Les ventes de Veiller sur elle dépasse les  700 000 ventes, un chiffre considérable alors que cette année, il y a eu de nombreux débats sur la rémunération des auteurs. Jean-Baptiste Andre assure mesurer l'immense privillége de pouvoir vivre de sa plume depuis plusieurs années, "grâce notamment à une activité de traducteur" et parce que ses quatre livres ont séduit le lectorat.

"Je ne me réveille plus la nuit en me demandant si on me va me saisir ma maison."

Jean-Baptiste Andrea, Goncourt 20223

à franceinfo

"J'ai conscience qu'avoir une maison ou un appartement en tant qu'auteur, c'est déjà une grande chance, confie Jean-Baptiste Andrea.

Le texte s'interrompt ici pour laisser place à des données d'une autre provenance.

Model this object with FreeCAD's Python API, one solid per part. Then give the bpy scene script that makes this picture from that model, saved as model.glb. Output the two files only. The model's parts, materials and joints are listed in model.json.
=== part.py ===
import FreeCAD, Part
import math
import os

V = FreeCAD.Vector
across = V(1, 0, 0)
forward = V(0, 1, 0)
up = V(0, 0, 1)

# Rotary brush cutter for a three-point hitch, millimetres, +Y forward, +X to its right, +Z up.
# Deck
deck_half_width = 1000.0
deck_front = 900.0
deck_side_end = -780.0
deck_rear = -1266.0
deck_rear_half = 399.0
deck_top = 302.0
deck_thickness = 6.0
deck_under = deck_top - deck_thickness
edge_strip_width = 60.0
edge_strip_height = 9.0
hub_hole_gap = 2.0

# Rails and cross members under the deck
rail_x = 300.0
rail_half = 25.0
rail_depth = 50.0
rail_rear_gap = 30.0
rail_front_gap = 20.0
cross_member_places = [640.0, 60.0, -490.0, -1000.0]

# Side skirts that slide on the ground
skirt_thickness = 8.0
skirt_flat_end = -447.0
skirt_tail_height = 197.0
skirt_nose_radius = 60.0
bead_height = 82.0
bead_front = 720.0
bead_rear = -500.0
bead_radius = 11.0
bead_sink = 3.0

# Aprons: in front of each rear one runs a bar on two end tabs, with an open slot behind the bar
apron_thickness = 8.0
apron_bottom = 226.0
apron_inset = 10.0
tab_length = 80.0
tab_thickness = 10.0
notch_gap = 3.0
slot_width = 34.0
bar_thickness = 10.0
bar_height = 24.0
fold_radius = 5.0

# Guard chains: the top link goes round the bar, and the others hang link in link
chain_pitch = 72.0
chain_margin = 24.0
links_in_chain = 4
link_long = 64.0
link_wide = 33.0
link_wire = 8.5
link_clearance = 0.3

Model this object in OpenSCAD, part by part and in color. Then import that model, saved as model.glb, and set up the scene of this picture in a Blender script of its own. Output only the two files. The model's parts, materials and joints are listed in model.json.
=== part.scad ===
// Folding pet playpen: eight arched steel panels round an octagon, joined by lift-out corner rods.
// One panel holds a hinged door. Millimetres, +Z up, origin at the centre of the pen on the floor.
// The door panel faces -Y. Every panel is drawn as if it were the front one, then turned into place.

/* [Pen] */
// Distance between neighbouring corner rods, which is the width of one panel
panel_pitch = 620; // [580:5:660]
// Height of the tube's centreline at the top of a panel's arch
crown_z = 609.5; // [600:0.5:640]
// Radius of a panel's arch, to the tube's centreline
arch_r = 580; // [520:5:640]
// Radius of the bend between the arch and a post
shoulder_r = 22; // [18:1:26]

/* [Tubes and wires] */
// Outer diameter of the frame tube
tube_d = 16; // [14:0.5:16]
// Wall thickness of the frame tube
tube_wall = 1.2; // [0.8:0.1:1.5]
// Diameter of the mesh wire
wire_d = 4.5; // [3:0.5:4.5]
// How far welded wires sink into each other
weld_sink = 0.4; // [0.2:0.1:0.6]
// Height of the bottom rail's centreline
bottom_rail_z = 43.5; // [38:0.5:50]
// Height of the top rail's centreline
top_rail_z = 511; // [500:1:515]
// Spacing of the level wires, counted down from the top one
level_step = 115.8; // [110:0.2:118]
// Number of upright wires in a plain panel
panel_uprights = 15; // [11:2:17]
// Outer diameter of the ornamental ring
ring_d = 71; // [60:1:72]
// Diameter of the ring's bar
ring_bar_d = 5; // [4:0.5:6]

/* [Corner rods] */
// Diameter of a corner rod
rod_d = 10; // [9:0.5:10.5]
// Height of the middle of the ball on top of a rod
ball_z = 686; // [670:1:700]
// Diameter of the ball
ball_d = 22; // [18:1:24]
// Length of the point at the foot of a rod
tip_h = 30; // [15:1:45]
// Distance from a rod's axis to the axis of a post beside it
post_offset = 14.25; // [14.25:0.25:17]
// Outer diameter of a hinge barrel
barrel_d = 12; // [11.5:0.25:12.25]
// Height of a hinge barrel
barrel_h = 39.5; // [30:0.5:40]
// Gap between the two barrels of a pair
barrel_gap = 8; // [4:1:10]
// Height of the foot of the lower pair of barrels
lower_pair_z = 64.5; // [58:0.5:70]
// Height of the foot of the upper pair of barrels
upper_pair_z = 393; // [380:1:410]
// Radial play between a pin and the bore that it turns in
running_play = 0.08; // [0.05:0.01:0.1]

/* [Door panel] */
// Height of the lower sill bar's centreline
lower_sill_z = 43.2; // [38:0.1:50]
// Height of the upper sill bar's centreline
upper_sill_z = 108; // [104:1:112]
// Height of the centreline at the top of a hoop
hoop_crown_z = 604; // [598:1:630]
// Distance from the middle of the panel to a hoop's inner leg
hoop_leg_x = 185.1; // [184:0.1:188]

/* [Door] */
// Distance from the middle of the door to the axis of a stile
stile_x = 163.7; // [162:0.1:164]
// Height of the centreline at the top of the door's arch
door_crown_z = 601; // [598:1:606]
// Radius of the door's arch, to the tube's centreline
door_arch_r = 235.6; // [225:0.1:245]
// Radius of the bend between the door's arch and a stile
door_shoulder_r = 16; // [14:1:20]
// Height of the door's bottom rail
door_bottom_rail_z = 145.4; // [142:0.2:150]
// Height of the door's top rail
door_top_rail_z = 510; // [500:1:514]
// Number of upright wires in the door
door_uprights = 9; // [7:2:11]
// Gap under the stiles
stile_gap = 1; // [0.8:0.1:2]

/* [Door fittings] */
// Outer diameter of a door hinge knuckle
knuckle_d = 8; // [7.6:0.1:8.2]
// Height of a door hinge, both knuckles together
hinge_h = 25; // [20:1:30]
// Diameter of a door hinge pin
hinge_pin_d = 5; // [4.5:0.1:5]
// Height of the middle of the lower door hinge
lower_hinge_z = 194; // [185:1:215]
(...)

Évidemment, les ventes du Goncourt me permettent d'envisager l'avenir avec plus de sérénité pour la première fois de ma vie et c'est énorme".

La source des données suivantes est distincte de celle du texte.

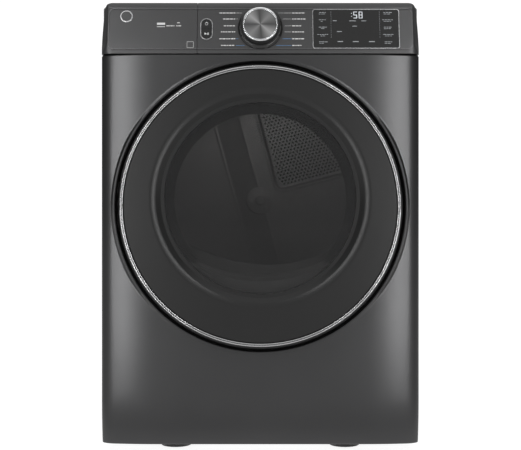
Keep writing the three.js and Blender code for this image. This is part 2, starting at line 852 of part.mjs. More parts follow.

Pour autant, le combat pour une meilleure reconnaissance "des artistes-auteurs, pas que des écrivains", il le porte depuis longtemps. "C'est un combat qui m'est très cher et je ne m'en n'exclus pas, je ne m'en extrais pas sous prétexte que j'ai eu cette chance-là". Il évoque ce combat à la moindre occasion. "En France et en Europe, les artistes auteurs se battent pour la reconnaissance d'un statut. Ça fait des années qu'on supplie les gouvernements successifs d'arrêter la maltraitance administrative. Ce combat, il est précieux. Il est d'autant plus important dans une société qui, soi-disant, exalte ses Lumières et le talent artistique, mais en fait ne reconnaît que les gens qui ont réussi", cingle t-il. Après les librairies, le succès de Veiller sur elle se poursuivra peut-être à l'avenir dans les salles. Le Goncourt sera prochainement adapté au cinéma. Le nom du réalisateur italien est encore confidentiel.